Watching you guys working on the set, with Steven and the other cast members, Jamie and Daniel Craig and all those great actors, I mean the energy was awesome and Steven loves that.  Tell us a bit about that experience, not only in front of the camera with the other actors, but also working with Steven as a lover of actors almost doing theatre almost.

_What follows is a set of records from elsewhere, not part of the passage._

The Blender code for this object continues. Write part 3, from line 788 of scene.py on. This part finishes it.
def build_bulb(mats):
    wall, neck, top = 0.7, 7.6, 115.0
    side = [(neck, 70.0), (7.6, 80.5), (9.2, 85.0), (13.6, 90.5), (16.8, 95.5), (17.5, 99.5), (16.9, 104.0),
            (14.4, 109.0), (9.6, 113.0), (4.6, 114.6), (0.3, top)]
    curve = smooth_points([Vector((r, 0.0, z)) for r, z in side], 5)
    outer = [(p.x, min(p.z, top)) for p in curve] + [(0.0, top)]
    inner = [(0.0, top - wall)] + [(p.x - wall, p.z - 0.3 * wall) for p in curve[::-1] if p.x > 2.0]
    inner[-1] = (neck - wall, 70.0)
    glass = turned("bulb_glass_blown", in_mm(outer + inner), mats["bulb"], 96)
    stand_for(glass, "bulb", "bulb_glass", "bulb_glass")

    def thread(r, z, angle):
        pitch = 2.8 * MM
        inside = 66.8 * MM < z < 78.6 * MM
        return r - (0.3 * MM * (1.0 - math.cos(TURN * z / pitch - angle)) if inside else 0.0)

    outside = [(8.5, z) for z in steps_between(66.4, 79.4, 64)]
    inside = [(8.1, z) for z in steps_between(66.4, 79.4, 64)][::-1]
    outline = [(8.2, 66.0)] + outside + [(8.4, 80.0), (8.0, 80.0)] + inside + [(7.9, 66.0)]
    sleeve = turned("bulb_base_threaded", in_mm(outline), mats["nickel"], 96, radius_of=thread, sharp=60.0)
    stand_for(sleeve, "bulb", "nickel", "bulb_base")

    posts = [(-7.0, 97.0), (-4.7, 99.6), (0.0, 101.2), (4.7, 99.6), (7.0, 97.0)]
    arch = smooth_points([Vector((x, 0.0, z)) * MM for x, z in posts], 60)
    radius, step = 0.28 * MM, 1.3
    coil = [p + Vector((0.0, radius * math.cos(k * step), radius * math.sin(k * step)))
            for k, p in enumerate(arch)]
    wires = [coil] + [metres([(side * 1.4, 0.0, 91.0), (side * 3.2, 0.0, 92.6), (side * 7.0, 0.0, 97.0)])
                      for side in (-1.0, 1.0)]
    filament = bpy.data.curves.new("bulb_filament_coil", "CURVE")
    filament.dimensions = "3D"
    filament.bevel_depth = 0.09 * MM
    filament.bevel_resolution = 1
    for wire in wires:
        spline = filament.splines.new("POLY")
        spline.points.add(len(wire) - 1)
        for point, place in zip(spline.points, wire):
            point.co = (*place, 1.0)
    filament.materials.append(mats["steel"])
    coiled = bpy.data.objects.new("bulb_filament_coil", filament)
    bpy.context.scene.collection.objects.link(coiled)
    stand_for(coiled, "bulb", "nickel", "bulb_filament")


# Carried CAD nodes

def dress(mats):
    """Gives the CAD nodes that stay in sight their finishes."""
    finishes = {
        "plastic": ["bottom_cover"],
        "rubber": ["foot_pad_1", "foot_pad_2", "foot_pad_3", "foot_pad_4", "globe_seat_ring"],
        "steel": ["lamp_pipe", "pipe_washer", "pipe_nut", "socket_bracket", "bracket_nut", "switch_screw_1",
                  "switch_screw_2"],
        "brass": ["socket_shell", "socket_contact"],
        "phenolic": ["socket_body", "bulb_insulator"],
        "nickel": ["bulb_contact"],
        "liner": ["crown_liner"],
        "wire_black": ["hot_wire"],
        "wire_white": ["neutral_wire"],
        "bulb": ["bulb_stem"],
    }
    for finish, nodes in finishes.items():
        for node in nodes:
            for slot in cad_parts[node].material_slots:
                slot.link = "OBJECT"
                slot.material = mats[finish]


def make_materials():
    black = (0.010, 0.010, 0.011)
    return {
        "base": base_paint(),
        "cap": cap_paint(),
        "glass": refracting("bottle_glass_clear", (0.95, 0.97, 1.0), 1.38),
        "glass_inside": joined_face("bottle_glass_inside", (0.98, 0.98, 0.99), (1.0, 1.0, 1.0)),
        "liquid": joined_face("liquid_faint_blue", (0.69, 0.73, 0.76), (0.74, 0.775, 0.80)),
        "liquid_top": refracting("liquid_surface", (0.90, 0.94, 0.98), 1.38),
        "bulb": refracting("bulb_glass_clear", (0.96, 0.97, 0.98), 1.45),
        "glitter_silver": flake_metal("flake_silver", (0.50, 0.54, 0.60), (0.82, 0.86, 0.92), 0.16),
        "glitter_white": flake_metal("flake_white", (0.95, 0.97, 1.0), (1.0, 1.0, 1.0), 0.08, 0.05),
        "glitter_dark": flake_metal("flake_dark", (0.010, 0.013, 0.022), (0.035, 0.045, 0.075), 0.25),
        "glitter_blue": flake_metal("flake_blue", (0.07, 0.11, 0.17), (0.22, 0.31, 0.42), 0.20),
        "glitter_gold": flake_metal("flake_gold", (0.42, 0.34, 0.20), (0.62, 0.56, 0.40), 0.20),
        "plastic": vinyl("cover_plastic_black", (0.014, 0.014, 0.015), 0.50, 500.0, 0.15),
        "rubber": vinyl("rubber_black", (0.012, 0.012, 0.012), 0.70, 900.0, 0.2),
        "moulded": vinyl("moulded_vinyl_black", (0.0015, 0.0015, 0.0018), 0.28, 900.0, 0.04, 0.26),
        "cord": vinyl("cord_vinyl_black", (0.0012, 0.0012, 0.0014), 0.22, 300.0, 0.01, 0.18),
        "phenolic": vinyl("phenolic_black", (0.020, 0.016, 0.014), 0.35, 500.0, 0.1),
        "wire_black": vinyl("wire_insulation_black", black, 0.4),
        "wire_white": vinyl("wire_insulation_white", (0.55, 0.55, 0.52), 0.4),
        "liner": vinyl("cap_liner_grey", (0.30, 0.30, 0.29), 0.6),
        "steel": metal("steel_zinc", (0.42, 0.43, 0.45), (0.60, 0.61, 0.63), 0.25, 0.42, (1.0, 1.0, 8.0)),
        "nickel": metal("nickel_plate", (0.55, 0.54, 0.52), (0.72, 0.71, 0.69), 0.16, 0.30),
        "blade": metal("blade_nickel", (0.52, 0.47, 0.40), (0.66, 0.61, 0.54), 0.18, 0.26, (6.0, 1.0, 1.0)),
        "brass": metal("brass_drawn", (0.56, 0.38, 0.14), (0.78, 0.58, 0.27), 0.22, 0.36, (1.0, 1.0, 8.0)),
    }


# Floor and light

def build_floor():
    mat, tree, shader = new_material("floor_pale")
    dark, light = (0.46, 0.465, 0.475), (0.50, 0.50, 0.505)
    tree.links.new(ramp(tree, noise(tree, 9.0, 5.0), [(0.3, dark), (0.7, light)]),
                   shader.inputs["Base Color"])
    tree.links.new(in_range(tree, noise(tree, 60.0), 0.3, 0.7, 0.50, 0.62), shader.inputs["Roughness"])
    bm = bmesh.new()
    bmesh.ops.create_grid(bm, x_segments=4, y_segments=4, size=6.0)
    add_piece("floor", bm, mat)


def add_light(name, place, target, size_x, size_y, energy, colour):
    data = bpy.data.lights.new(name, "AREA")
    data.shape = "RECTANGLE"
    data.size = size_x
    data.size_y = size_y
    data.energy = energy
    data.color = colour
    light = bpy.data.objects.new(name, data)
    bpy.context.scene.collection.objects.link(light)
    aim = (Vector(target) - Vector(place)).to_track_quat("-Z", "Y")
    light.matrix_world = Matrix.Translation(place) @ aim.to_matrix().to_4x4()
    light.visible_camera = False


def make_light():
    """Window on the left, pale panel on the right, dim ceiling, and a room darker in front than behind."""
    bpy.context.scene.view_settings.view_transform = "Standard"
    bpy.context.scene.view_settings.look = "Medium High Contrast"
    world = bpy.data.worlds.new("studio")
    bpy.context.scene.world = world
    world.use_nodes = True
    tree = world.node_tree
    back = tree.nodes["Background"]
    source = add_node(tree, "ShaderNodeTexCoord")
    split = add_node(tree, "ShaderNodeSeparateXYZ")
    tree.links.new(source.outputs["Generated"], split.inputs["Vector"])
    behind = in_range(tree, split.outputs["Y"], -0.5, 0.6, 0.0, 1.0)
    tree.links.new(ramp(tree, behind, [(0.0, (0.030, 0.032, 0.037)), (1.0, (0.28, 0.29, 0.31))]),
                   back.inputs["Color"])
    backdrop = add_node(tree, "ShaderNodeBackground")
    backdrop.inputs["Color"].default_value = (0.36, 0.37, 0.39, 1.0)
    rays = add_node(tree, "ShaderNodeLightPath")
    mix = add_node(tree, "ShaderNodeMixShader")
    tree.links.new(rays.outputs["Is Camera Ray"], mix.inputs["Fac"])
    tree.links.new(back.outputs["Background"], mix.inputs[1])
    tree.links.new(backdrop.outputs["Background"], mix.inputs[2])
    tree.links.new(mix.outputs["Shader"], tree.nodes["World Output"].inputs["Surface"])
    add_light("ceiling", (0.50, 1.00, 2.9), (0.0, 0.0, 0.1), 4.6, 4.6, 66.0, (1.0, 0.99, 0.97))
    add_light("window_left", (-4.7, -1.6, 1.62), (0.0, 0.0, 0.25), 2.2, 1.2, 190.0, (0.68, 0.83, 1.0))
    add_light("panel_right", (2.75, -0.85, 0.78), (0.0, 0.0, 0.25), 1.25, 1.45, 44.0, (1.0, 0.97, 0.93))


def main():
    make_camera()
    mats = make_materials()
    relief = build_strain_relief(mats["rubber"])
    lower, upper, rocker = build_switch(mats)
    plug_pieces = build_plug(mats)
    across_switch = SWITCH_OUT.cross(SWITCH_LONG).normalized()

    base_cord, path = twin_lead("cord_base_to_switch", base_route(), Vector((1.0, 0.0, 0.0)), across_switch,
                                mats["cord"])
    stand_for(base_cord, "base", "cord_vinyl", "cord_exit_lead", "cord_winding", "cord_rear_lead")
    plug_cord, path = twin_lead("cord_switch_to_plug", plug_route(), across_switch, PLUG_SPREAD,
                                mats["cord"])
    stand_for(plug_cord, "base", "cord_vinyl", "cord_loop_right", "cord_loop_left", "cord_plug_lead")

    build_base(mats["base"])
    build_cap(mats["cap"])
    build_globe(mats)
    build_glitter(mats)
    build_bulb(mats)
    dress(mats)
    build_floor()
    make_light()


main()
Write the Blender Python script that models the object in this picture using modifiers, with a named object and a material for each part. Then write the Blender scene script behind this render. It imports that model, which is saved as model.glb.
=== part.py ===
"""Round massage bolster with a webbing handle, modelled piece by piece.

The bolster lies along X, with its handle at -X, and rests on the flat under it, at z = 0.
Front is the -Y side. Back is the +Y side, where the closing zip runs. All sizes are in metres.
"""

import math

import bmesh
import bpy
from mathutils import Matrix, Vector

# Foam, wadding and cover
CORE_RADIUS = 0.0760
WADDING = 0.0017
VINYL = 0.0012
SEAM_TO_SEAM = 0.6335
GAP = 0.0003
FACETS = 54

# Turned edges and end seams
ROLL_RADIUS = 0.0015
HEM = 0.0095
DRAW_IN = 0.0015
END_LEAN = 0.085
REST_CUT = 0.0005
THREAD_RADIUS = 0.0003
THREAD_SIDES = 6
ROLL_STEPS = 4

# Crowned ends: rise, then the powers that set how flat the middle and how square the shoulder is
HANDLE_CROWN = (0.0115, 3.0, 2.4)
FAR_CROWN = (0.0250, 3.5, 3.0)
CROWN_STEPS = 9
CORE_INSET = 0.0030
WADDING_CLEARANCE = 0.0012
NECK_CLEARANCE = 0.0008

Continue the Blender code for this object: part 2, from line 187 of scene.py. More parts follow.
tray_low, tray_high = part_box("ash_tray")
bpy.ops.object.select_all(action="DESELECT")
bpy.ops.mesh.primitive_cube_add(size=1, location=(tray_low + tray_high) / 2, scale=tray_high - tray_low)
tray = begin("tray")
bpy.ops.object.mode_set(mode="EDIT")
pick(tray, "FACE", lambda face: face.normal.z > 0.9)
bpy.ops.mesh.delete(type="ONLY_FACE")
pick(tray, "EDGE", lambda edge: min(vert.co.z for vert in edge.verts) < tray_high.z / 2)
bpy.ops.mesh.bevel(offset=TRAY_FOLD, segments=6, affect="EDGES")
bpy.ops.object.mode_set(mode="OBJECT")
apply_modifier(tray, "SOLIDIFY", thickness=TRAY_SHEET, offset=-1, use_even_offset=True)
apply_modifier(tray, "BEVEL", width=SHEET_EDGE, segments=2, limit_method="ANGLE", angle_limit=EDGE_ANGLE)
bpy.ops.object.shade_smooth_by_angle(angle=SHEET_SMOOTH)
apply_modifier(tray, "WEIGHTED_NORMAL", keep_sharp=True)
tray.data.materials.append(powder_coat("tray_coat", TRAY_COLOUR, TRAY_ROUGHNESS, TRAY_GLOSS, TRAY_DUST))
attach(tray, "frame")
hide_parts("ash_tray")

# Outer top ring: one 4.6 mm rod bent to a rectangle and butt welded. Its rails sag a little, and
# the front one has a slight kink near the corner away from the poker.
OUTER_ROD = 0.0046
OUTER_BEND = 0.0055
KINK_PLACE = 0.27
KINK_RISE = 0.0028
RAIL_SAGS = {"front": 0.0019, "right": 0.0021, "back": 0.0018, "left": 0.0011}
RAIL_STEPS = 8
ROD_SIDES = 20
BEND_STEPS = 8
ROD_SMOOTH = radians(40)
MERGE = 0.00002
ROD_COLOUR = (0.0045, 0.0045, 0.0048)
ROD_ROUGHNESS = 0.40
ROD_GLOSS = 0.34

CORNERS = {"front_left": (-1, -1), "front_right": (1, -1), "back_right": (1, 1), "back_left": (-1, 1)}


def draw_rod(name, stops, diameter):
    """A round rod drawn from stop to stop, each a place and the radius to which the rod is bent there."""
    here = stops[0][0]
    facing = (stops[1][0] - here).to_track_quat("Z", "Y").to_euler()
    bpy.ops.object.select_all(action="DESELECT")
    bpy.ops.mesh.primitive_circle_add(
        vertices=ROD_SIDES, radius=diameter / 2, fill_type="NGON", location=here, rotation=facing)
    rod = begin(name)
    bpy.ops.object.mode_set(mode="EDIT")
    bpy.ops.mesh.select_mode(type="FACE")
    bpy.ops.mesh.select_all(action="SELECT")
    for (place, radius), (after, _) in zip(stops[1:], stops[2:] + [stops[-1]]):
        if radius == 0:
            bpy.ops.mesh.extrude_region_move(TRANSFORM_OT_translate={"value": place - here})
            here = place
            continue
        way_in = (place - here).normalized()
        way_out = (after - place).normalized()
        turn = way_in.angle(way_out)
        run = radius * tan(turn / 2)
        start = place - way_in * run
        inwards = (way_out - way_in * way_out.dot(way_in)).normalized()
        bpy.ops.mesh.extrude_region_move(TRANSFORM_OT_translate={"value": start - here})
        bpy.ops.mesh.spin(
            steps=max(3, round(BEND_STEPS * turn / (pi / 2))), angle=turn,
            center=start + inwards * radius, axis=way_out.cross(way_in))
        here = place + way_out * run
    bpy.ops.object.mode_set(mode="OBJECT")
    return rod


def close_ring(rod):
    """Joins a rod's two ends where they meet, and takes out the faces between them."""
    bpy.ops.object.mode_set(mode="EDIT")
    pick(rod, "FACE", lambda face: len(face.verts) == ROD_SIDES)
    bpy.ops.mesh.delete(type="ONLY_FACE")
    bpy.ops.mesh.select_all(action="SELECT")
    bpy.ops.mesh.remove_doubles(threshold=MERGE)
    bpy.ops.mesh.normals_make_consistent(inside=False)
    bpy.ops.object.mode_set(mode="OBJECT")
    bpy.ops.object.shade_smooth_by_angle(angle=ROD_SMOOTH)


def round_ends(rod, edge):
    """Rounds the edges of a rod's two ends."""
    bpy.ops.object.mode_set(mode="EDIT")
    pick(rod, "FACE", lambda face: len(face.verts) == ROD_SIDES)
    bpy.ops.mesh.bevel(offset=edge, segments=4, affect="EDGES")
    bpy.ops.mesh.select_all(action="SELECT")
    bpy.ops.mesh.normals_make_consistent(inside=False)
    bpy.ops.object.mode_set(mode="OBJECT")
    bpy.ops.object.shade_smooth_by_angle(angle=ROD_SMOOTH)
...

Absolutely.  I mean, the thing about this technology is it does allow a real intimacy between, an interface between the director and the actors in a way that sometimes…  The energy on a live action set can be so… there are so many obstacles and so many things you have to think about which put performance last, because you’re thinking about time, you’re thinking about lights, you’re thinking about changing.  You know, if you change a lens now, how much time is that gonna take?  You know, I need to get this shot before lunch.  With performance capture, because you’re working at a very quick rate, I mean you come in in the morning and you’re on set and you are literally working those scenes through as many times as is required, but each time building, changing, you know, sort of slightly honing the performances and Steven was right with us.  And, you know, although he was looking into the virtual camera, he was able to get an immediate response and we were able to come up with, creatively invent stuff.  And so it was a very, very collaborative and creative atmosphere.